▼▼▼

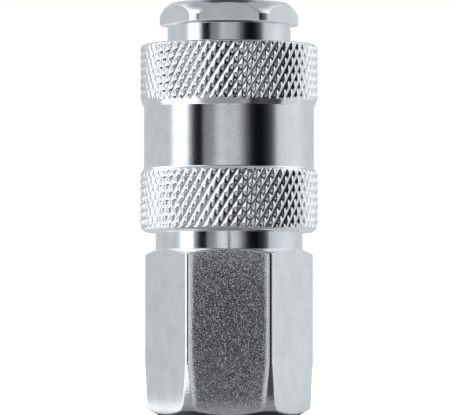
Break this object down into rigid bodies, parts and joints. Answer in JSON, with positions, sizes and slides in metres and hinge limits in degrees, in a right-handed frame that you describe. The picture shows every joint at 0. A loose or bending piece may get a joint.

▲▲▲
▼▼▼

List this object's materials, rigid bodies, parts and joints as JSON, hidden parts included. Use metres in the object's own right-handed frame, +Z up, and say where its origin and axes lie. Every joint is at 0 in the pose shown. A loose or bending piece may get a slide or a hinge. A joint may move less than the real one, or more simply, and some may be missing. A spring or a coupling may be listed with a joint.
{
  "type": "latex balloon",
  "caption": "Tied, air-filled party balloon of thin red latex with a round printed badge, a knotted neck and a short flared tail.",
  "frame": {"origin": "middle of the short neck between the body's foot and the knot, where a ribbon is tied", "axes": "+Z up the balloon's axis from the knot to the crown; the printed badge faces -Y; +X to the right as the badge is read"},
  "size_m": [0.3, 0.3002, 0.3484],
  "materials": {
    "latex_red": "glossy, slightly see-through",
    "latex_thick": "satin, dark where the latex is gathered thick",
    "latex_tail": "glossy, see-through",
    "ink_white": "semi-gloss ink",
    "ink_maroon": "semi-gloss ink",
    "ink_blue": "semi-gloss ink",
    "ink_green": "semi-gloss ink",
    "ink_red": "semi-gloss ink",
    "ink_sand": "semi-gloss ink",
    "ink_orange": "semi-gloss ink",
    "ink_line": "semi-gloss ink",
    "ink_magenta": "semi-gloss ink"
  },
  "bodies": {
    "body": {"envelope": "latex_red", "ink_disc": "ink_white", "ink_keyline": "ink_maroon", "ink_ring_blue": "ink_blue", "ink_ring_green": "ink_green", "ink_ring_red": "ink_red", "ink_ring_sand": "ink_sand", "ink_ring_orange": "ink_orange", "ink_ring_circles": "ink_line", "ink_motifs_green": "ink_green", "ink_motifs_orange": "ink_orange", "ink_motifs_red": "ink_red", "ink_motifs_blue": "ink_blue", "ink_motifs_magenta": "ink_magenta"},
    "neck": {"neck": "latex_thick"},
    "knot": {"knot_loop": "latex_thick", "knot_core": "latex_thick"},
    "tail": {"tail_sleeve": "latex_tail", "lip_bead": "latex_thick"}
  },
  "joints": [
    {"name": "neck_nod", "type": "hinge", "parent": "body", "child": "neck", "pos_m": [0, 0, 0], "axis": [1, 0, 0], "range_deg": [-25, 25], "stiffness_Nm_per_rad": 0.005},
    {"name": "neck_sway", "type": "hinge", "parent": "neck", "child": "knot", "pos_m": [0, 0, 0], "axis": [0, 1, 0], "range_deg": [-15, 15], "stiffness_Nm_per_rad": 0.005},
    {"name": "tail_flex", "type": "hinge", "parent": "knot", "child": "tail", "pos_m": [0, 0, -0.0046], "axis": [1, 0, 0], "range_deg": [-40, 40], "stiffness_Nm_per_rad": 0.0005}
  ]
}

▲▲▲

> TASK TO COMPLETE
Pull out each line holding the string "bending".

> FINISHED TASK
Break this object down into rigid bodies, parts and joints. Answer in JSON, with positions, sizes and slides in metres and hinge limits in degrees, in a right-handed frame that you describe. The picture shows every joint at 0. A loose or bending piece may get a joint.
List this object's materials, rigid bodies, parts and joints as JSON, hidden parts included. Use metres in the object's own right-handed frame, +Z up, and say where its origin and axes lie. Every joint is at 0 in the pose shown. A loose or bending piece may get a slide or a hinge. A joint may move less than the real one, or more simply, and some may be missing. A spring or a coupling may be listed with a joint.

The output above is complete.